Let this sink in…swimming is one of the most ridiculous sports out there.  Not what you’d expect to hear from the swim coach,

Swimming is basically a sport to see who is the worst at drowning.

But the rest of Martha Immel’s presentation at Kiwanis Thursday cut through the water like a shark fin laying bare just how impactful the Carmi Bullfrogs swim team is and has been for scores over the years.  From just how difficult and complicated the skill is to how rewarding it can be and the life lessons developed through learning to become a proficient paddler, Immel says kids grow up to be successful adults because of the discipline and focus they learn in the pool.

Winning is fun, but it’s more than competition that keeps youngins getting up early during the summer.

What I’ve found…if kids like being social and hanging out with friends, they’ll come to practice.  Or, as long as they get better and they feel good about their improvement, they’ll keep trying.  So as long as I and our assistant coach, Trinity McCormick can teach them rhythmic breathing, streamlined diving, how to overcome the drag of the water, and how to turn fast, any bad experiences aren’t a problem.

There are 65 swimmers on this year’s Carmi Bullfrog team, some in their 13th season.  And while some participate because it’s an individualized sport, Immel’s confident the most effecting memories they take with them years down the road will be anything but personal performances.

What they’re going to remember is huddling with their teammates in a campout spot in a towel made fort.  They’ll remember meeting their first swim crush from the opposing team at a Saturday invite.  They’ll remember a howling Dan Bierman standing in two feet of water after scraping his back during a backstroke flip turn at McLeansboro.  They’ll remember Levi Warren doing a cannonball into the pool for the backstroke and drenching the timers.  They’ll remember using the resistance of water to put a giggly Aurora Veatch’s entire body into a swim cap.  They’ll remember an excited and brave Ian Mosier rescuing all the screaming little girls from the frogs that invaded the pool when the backwater went down.  They’ll remember playing cards, Legos, and Barbies in the bullpen.  They’ll remember the whole team collectively couldn’t pull Luke Simmons from the bottom of the diving well during thrilling games of sharks and minnows.

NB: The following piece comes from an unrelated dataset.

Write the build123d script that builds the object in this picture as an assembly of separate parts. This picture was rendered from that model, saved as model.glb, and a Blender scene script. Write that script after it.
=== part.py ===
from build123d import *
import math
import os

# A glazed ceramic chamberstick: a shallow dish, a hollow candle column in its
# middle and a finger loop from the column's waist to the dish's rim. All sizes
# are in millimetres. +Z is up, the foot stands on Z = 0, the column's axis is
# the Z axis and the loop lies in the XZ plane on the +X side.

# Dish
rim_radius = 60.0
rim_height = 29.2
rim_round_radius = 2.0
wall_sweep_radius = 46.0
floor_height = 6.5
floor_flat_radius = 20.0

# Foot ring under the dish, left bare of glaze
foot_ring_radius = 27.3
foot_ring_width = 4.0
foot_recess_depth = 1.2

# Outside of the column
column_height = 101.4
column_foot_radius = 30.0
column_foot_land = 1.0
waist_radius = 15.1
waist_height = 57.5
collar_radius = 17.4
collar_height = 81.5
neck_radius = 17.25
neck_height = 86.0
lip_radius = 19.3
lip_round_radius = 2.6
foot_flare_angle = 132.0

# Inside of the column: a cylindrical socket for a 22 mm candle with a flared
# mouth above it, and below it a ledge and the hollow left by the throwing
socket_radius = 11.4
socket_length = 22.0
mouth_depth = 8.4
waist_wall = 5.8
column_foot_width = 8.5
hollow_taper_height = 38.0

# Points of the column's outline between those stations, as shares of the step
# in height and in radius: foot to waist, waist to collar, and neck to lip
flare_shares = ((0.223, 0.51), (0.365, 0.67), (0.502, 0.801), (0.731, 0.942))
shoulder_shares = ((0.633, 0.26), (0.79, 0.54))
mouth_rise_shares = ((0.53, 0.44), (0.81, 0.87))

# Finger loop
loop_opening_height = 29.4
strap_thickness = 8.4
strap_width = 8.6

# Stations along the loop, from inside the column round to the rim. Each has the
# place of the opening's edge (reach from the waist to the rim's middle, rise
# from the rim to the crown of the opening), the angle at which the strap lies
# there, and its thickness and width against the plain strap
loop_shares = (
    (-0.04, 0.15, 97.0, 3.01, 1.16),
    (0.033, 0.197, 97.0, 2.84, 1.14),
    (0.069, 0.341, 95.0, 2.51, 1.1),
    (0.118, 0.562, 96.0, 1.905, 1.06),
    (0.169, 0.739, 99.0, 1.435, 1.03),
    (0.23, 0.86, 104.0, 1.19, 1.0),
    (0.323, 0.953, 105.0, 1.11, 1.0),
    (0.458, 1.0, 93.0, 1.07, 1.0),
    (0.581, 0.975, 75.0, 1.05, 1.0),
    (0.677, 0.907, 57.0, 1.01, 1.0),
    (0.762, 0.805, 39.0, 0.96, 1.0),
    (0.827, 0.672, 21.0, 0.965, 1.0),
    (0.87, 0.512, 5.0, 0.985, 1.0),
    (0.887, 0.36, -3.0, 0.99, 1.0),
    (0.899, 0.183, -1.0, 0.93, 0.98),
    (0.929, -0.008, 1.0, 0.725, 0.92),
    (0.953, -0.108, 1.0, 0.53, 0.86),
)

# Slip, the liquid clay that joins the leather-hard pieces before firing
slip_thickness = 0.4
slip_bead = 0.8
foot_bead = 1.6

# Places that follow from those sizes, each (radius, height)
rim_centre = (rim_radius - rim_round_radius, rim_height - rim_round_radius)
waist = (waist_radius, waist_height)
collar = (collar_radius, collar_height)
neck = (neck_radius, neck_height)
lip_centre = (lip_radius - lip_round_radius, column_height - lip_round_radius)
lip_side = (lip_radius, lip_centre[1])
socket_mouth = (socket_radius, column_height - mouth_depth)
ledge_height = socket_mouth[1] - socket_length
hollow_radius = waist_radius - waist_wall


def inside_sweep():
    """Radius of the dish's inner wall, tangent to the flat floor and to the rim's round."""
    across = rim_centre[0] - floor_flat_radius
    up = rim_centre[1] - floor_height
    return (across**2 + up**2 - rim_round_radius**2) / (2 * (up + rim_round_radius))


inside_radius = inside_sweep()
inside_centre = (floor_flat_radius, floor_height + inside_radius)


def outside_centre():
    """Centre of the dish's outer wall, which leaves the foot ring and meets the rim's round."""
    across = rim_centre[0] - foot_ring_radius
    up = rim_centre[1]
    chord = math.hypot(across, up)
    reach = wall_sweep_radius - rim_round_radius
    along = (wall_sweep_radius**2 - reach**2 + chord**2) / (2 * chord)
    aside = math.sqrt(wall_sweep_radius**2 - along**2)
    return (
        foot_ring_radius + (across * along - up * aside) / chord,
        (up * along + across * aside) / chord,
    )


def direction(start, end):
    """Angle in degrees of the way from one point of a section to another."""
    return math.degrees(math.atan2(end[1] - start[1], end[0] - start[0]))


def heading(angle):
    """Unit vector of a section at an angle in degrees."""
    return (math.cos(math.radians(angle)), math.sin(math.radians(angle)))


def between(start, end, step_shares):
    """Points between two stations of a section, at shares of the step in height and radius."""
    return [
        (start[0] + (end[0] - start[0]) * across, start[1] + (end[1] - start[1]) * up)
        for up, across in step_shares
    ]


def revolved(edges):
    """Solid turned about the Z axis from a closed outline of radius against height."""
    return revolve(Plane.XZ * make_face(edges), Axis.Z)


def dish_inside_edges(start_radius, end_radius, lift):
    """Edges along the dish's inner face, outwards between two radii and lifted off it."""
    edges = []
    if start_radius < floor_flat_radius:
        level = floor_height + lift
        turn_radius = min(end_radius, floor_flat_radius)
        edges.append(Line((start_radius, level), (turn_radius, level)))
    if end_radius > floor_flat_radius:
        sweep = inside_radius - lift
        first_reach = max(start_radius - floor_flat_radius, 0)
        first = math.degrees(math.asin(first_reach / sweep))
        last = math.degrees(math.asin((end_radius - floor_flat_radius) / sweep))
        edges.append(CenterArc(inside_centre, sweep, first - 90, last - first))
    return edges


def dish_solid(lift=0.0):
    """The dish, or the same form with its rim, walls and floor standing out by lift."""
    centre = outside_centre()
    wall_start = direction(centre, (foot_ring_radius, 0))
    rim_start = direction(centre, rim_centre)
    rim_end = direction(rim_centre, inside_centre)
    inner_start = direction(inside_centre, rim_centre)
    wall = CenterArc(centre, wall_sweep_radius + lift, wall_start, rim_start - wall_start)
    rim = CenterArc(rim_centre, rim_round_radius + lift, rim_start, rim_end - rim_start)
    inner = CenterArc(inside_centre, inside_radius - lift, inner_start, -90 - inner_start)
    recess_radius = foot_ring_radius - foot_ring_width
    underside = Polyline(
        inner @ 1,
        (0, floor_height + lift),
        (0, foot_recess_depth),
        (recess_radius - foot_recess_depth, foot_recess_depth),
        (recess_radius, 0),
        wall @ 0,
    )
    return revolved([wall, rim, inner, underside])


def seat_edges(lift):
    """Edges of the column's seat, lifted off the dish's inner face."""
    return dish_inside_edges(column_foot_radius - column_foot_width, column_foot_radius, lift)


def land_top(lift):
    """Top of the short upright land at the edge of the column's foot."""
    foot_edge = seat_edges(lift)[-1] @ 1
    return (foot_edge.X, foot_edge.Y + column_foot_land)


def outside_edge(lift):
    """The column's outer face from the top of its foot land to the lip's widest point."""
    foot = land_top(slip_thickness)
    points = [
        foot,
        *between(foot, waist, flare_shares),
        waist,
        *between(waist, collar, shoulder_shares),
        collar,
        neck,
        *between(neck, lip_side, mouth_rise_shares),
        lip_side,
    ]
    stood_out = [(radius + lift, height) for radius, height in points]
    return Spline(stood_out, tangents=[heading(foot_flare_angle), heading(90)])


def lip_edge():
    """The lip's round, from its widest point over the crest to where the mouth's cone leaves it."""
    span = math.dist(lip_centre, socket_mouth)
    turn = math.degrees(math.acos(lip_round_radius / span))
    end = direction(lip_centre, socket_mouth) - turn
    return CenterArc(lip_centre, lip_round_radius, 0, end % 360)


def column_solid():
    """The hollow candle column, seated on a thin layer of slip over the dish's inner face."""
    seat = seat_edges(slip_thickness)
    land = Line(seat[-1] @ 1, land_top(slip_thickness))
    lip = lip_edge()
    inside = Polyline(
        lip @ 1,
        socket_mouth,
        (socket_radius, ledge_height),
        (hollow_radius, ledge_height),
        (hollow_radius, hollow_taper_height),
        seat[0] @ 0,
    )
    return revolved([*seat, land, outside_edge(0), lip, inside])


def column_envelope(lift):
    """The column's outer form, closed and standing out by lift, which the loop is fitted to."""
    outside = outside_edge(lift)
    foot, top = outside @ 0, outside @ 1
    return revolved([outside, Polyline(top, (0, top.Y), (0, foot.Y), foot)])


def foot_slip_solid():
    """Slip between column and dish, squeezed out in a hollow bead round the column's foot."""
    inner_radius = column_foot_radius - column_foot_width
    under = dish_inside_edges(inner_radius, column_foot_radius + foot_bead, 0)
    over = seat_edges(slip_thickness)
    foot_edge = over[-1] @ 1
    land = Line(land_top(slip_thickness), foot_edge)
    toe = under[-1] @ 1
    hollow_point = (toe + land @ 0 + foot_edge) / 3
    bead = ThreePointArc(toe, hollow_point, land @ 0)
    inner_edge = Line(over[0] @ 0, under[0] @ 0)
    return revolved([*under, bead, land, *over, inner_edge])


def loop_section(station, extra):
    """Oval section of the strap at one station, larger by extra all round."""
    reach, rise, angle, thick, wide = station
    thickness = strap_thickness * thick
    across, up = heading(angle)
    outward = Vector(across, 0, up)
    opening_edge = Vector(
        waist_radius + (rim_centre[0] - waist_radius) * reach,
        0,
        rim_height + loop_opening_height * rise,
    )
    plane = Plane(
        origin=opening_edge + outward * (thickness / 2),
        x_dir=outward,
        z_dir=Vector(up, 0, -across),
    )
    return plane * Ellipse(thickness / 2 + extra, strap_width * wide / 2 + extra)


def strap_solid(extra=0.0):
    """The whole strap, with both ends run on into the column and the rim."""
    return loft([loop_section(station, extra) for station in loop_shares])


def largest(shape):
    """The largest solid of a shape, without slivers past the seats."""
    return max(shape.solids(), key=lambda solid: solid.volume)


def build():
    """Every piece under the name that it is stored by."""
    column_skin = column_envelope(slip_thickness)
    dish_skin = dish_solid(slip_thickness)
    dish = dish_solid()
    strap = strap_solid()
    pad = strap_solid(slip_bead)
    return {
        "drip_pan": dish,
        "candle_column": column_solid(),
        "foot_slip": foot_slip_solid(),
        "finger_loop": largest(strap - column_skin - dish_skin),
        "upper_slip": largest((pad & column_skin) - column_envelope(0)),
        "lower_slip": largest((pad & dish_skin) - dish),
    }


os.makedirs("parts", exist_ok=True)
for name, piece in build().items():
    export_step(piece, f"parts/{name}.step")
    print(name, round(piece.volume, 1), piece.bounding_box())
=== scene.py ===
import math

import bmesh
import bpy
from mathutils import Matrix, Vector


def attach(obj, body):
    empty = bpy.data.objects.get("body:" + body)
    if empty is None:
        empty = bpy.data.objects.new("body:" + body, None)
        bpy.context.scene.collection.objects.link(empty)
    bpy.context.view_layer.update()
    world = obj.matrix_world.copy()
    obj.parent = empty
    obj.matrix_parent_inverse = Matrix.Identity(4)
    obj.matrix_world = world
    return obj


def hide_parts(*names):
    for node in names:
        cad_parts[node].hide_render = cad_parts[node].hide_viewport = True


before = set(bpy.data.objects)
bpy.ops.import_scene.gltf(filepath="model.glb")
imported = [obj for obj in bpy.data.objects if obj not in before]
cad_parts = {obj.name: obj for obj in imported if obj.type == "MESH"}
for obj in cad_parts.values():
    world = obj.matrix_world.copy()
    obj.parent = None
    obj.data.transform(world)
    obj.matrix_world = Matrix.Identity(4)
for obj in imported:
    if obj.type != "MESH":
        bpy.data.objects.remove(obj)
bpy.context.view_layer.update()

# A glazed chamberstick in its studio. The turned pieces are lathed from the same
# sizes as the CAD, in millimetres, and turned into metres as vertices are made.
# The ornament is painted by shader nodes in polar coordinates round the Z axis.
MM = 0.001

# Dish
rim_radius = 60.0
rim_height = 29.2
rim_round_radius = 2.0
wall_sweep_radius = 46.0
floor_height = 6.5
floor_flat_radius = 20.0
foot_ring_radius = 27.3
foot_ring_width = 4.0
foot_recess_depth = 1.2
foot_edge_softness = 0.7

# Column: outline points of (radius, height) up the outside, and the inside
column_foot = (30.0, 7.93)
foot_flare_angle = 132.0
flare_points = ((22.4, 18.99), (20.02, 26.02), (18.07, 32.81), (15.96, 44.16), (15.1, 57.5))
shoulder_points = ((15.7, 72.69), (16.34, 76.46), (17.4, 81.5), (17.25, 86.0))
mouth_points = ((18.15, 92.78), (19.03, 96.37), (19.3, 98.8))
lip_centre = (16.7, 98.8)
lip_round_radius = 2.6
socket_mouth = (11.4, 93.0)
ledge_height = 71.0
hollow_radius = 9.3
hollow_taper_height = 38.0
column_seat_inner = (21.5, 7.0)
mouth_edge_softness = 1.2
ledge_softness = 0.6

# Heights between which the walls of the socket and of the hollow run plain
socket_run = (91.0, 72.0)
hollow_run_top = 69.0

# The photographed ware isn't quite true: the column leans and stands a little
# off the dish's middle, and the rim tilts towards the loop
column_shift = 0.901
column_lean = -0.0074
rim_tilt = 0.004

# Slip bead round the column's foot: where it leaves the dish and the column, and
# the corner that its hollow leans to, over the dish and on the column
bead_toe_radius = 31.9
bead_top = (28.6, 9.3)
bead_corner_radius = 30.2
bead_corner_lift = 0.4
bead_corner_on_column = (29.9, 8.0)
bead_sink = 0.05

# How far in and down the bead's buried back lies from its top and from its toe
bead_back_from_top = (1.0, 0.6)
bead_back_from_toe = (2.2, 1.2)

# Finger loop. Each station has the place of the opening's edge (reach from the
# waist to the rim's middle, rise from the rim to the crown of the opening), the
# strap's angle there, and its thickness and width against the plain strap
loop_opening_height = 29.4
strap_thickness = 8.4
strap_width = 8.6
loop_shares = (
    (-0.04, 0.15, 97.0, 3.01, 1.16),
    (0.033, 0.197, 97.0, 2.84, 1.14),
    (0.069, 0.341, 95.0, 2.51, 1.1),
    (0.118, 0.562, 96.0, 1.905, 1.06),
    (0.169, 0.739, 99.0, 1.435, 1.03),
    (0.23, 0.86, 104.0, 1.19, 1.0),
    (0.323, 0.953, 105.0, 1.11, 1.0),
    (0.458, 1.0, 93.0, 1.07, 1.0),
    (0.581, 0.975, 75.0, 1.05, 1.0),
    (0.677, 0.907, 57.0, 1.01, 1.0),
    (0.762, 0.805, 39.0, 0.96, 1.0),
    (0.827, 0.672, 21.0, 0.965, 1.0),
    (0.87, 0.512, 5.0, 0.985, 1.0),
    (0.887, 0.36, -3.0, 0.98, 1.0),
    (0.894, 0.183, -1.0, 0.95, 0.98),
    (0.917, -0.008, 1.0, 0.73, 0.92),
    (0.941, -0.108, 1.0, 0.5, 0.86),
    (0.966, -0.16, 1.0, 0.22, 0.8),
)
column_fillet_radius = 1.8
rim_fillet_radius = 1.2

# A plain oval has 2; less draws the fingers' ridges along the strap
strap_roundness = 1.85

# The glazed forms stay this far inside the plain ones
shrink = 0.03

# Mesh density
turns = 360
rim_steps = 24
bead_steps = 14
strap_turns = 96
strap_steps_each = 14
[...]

From those lessons and memories, many of those kids have turned out to be as Immel describes the best of the best.  Immel spoke at length about 4 in particular who have gone on to serve their country in the military and reminisced about how many of the qualities they exhibited and learned in swim translated into making them successful adults.  Jacob Howard was a 12 year member of the Bullfrogs and a cadet at SIU-C’s Army ROTC program.  Lieutenant Alec Garner, a former team member, was recently pinned at a commission ceremony.  Jonathan Woodard, a 10 year swim team member, has been serving in the US Army for the last 7 years.  And Cooper Accord, a 12 year member, is now in his 2nd year as a member of the US Coast Guard.

Being a part of the Carmi Bullfrogs Swim Team gives kids a unique opportunity for kids to build confidence, make lasting friendships, and develop essential life skills that serve them well into adulthood.  The Carmi swim team isn’t just about swimming or being the worst at drowning.  It’s about diving into a world of growth, camaraderie, and endless possibilities.  If you know of a young person who wants to develop life skills, make friends, and get good at not drowning, send them our way.  We have just the team they’re looking for.